WORK INSTRUCTIONS:
Nothing outside the stretch should be returned: give exactly the lines from the line containing "Write the build123d" through the line containing "lip_clearance = 0.1", including both.

ENTRIES PROVIDED:
○ ○ ○ ○ ○

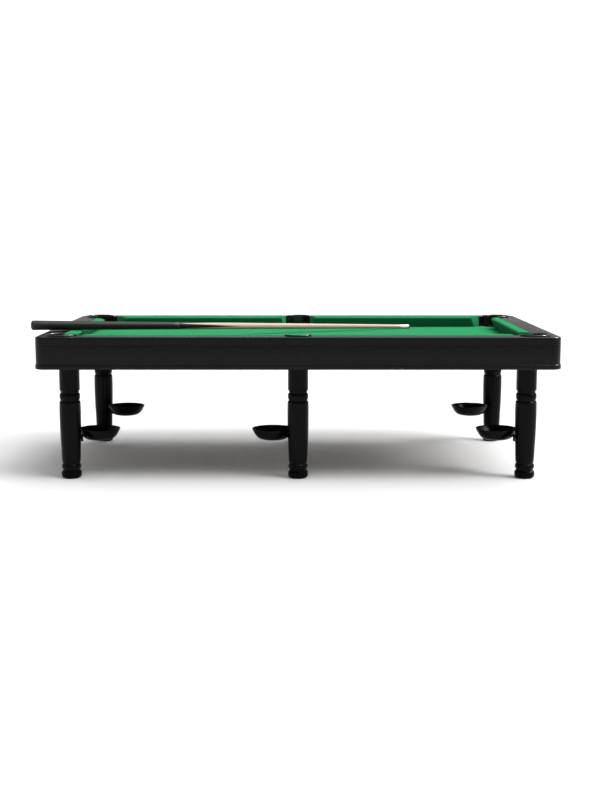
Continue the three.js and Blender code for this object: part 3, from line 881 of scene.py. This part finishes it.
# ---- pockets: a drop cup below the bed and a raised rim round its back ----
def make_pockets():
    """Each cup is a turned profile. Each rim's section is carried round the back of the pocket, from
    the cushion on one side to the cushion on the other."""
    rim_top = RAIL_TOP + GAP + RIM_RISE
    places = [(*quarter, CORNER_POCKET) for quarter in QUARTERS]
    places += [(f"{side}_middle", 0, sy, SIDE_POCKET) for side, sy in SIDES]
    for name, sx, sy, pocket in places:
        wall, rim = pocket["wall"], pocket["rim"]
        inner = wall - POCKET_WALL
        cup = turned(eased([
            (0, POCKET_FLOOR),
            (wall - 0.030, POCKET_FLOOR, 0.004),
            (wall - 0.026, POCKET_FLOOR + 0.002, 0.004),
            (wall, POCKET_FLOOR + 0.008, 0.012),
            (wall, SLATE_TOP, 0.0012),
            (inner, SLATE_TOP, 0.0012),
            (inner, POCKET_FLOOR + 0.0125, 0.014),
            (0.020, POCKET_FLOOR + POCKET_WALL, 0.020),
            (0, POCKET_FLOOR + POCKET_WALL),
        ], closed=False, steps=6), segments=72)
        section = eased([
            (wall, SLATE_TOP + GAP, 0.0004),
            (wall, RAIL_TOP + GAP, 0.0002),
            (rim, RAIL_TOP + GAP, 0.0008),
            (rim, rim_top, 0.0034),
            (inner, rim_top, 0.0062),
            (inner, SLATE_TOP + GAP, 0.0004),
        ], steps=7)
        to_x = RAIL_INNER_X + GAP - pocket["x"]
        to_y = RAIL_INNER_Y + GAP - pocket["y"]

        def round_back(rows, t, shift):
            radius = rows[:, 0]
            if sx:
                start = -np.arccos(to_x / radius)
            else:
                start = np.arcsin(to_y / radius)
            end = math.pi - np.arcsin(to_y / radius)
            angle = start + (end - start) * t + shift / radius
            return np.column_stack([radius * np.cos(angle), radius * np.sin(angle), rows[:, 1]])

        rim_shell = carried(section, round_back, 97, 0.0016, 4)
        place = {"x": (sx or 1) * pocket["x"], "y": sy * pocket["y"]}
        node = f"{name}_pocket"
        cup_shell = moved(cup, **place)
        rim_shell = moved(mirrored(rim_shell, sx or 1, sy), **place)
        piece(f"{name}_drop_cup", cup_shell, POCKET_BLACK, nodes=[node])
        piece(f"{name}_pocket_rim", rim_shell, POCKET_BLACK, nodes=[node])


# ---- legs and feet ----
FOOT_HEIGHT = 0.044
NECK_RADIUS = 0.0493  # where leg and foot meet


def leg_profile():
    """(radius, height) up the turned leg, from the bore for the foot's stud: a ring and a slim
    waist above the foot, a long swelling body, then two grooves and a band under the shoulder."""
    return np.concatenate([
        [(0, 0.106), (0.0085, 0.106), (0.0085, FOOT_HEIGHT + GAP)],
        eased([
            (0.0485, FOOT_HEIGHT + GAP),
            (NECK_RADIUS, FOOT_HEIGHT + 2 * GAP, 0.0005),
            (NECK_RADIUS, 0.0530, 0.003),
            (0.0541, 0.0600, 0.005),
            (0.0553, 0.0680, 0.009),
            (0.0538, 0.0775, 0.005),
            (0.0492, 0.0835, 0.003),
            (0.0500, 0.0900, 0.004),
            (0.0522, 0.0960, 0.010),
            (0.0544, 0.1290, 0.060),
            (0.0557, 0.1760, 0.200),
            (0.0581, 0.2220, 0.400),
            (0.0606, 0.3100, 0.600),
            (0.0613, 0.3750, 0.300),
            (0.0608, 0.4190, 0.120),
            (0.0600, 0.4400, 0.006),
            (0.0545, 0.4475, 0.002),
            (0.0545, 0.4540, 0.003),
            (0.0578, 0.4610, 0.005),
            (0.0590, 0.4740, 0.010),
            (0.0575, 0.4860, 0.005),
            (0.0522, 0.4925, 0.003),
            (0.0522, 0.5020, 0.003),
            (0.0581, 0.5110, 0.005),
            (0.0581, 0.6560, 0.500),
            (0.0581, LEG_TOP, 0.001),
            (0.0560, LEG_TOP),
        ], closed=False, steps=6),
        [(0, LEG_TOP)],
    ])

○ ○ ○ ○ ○

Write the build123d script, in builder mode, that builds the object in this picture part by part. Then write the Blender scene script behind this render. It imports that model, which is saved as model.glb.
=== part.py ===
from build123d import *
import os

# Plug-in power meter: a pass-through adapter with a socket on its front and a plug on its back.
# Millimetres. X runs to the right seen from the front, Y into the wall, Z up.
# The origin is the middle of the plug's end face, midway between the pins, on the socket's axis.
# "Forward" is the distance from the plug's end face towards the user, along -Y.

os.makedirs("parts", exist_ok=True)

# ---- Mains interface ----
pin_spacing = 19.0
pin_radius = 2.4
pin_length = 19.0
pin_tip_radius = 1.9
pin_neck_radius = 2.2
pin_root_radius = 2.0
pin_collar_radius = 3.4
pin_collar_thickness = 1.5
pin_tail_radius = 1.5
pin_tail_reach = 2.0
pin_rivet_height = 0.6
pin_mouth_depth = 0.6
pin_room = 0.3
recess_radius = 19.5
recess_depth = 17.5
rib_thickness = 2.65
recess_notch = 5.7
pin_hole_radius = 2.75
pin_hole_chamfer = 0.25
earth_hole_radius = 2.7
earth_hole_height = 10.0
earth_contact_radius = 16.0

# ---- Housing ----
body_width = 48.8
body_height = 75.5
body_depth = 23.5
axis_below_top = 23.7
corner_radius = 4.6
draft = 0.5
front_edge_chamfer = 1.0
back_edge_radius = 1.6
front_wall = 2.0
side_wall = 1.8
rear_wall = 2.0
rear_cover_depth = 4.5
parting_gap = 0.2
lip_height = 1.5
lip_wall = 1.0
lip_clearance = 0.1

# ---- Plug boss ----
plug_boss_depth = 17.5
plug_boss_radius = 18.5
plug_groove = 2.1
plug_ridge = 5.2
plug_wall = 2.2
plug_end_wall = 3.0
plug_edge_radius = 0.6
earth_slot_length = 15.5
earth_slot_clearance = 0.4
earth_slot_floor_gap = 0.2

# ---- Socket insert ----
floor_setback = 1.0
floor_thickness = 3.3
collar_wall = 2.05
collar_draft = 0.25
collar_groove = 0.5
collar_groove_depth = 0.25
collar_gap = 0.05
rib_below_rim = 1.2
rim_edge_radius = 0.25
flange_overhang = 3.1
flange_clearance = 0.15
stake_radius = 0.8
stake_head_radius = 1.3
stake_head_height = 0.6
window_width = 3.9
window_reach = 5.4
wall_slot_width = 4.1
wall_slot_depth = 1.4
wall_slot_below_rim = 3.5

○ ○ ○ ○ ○

TASK SOLUTION:
Write the build123d script, in builder mode, that builds the object in this picture part by part. Then write the Blender scene script behind this render. It imports that model, which is saved as model.glb.
=== part.py ===
from build123d import *
import os

# Plug-in power meter: a pass-through adapter with a socket on its front and a plug on its back.
# Millimetres. X runs to the right seen from the front, Y into the wall, Z up.
# The origin is the middle of the plug's end face, midway between the pins, on the socket's axis.
# "Forward" is the distance from the plug's end face towards the user, along -Y.

os.makedirs("parts", exist_ok=True)

# ---- Mains interface ----
pin_spacing = 19.0
pin_radius = 2.4
pin_length = 19.0
pin_tip_radius = 1.9
pin_neck_radius = 2.2
pin_root_radius = 2.0
pin_collar_radius = 3.4
pin_collar_thickness = 1.5
pin_tail_radius = 1.5
pin_tail_reach = 2.0
pin_rivet_height = 0.6
pin_mouth_depth = 0.6
pin_room = 0.3
recess_radius = 19.5
recess_depth = 17.5
rib_thickness = 2.65
recess_notch = 5.7
pin_hole_radius = 2.75
pin_hole_chamfer = 0.25
earth_hole_radius = 2.7
earth_hole_height = 10.0
earth_contact_radius = 16.0

# ---- Housing ----
body_width = 48.8
body_height = 75.5
body_depth = 23.5
axis_below_top = 23.7
corner_radius = 4.6
draft = 0.5
front_edge_chamfer = 1.0
back_edge_radius = 1.6
front_wall = 2.0
side_wall = 1.8
rear_wall = 2.0
rear_cover_depth = 4.5
parting_gap = 0.2
lip_height = 1.5
lip_wall = 1.0
lip_clearance = 0.1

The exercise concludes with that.